==== Stored records ====
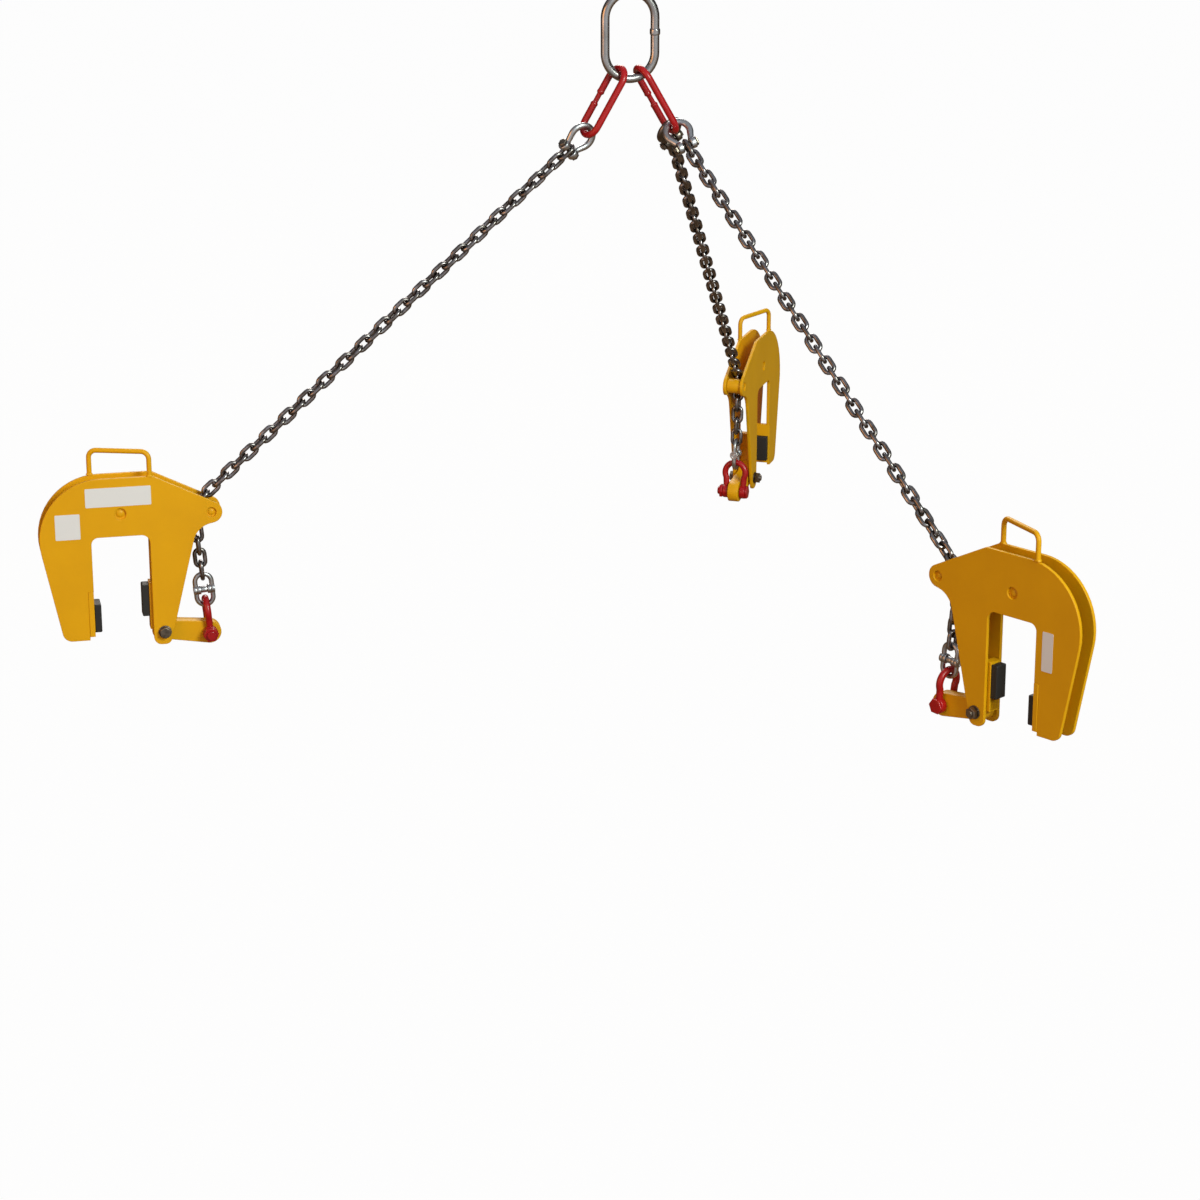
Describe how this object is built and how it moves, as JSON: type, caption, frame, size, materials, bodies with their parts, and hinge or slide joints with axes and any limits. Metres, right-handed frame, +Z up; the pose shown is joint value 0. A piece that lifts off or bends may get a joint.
====
==== Stored records ====
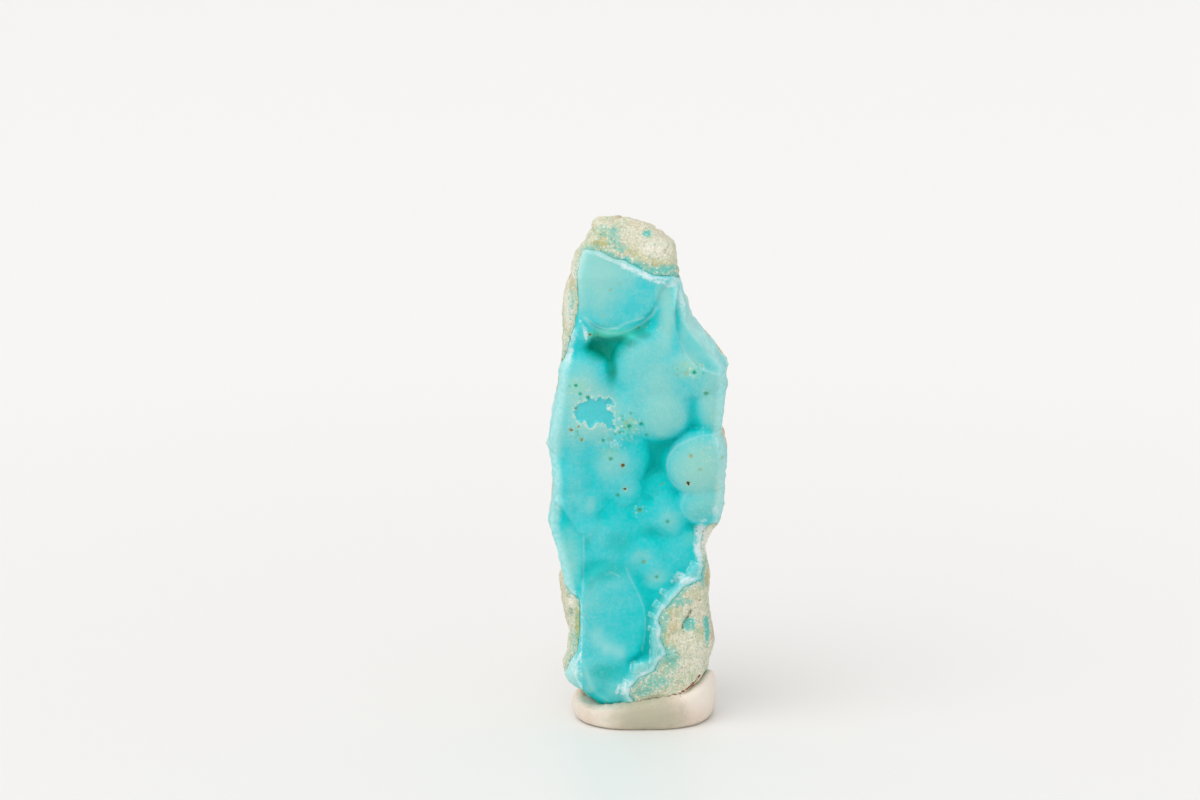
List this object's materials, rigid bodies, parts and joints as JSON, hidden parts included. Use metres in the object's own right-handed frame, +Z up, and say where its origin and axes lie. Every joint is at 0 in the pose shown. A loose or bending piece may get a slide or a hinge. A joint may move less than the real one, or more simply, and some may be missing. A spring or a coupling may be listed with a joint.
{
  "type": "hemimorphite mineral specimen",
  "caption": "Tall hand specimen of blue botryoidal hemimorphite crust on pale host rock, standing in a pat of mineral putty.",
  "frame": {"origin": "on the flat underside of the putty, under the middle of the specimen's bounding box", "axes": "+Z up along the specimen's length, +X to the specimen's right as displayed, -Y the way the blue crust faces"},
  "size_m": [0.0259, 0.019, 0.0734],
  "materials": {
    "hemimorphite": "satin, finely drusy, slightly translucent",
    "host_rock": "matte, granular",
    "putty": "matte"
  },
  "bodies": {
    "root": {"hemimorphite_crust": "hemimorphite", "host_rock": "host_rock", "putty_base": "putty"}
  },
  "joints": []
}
====
==== Stored records ====
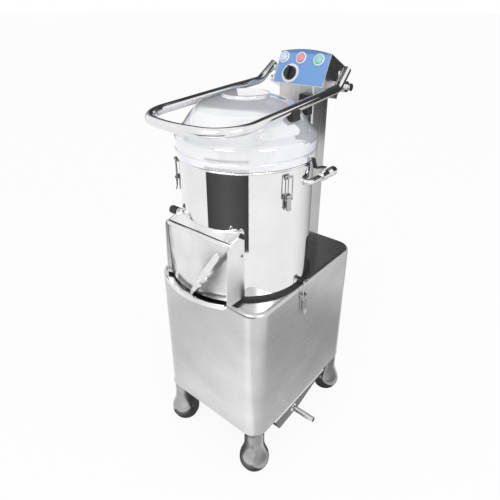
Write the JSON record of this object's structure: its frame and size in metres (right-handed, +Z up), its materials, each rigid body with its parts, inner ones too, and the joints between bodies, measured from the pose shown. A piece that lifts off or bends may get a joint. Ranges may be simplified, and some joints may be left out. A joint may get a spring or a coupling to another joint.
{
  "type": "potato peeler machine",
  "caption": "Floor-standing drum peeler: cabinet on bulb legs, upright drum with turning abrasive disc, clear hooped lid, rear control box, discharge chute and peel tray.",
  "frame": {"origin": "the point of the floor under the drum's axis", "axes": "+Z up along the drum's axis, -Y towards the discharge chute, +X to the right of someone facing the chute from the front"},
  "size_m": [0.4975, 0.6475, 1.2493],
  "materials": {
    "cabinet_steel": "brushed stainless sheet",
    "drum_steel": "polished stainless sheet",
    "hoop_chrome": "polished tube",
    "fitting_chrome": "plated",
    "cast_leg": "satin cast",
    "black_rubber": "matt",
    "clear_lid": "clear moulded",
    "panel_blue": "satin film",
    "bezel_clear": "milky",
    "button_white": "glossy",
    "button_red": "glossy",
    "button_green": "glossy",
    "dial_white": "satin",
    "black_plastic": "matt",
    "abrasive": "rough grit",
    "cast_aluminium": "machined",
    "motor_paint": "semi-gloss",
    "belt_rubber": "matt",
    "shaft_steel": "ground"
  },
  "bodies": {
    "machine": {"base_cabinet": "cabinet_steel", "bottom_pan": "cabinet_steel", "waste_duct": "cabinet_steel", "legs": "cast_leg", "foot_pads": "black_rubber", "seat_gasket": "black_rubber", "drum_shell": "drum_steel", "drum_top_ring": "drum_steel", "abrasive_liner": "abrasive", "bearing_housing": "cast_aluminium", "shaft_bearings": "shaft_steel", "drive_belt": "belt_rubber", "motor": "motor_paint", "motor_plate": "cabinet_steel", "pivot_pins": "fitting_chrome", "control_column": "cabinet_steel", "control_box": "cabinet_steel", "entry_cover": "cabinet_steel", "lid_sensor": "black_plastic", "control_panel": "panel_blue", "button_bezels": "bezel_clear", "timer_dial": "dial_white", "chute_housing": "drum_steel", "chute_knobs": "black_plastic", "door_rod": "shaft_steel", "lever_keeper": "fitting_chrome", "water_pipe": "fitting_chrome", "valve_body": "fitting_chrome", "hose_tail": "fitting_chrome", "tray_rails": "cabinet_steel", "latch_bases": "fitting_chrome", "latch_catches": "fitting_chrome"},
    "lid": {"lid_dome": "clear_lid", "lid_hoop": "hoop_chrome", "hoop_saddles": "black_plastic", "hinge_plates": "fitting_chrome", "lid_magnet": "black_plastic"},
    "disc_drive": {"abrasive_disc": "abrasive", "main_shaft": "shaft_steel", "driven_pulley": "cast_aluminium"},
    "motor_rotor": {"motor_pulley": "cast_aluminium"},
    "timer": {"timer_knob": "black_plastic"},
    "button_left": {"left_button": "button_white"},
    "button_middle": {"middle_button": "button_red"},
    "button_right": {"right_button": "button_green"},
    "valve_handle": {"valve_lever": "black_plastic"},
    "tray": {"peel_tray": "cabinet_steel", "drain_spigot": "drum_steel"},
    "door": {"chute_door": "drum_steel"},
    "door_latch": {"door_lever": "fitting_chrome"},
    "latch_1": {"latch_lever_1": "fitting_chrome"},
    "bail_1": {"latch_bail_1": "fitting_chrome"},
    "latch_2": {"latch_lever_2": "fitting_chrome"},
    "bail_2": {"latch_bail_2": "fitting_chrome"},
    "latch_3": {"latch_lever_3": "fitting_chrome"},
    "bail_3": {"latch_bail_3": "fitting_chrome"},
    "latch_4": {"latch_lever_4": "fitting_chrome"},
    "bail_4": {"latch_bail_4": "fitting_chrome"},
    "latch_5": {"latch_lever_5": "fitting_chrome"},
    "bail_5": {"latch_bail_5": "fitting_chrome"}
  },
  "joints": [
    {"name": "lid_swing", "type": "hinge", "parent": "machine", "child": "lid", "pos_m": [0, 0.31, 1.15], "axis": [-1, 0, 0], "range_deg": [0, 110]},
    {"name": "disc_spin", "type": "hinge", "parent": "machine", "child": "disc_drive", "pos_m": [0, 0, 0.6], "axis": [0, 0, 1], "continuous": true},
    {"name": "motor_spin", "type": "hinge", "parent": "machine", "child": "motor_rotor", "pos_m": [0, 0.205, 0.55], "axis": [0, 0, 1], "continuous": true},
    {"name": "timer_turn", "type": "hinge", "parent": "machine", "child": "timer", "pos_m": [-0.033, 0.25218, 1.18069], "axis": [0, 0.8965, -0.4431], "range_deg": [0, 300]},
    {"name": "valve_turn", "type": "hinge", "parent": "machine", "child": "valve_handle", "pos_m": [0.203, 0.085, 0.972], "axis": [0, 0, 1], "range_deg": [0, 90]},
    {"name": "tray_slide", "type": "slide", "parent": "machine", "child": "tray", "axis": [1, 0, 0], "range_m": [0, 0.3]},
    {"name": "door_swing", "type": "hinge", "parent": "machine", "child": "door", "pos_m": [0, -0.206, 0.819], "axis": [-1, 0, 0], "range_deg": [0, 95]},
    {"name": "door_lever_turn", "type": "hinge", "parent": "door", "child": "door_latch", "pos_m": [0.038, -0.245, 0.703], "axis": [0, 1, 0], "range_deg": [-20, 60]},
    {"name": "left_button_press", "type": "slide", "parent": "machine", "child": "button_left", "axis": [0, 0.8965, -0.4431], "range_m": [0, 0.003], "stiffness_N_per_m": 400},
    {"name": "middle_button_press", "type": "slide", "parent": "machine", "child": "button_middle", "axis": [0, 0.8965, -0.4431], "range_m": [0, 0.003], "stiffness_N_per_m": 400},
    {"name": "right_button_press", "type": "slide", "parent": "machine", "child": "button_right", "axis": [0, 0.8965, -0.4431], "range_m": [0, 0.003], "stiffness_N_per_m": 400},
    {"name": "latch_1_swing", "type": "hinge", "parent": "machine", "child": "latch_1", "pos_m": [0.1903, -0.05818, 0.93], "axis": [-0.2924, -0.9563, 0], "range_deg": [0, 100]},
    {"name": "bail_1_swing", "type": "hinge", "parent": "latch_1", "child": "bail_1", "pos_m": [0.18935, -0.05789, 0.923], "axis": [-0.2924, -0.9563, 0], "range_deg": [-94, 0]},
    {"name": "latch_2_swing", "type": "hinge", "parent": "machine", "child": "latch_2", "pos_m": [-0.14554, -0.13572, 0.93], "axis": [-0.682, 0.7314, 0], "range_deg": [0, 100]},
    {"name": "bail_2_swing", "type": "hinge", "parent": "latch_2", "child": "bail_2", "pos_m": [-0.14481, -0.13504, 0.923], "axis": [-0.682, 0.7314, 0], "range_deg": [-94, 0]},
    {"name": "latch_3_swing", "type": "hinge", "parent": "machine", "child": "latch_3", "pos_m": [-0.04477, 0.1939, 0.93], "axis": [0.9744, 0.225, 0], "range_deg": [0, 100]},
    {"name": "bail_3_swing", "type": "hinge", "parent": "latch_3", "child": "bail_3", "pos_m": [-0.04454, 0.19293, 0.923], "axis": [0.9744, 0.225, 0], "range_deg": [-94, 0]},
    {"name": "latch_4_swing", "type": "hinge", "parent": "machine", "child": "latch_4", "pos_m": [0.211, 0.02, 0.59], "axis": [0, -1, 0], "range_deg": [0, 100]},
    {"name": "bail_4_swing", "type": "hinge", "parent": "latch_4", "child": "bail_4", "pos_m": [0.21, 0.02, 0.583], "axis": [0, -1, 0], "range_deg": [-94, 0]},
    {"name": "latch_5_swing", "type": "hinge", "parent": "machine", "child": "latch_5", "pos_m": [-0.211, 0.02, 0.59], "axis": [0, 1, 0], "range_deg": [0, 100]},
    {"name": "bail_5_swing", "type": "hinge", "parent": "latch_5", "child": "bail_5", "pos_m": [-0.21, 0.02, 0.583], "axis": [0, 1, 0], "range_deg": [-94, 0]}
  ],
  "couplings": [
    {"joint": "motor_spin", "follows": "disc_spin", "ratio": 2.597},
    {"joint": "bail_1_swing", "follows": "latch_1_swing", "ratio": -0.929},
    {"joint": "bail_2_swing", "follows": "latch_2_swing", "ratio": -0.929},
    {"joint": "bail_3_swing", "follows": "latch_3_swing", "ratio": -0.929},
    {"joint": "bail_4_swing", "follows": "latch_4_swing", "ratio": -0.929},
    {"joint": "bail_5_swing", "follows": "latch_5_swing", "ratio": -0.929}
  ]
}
====
What is asked
Look through the entries above and report each line where the string "this" occurs.

Output of the task
Describe how this object is built and how it moves, as JSON: type, caption, frame, size, materials, bodies with their parts, and hinge or slide joints with axes and any limits. Metres, right-handed frame, +Z up; the pose shown is joint value 0. A piece that lifts off or bends may get a joint.
List this object's materials, rigid bodies, parts and joints as JSON, hidden parts included. Use metres in the object's own right-handed frame, +Z up, and say where its origin and axes lie. Every joint is at 0 in the pose shown. A loose or bending piece may get a slide or a hinge. A joint may move less than the real one, or more simply, and some may be missing. A spring or a coupling may be listed with a joint.
Write the JSON record of this object's structure: its frame and size in metres (right-handed, +Z up), its materials, each rigid body with its parts, inner ones too, and the joints between bodies, measured from the pose shown. A piece that lifts off or bends may get a joint. Ranges may be simplified, and some joints may be left out. A joint may get a spring or a coupling to another joint.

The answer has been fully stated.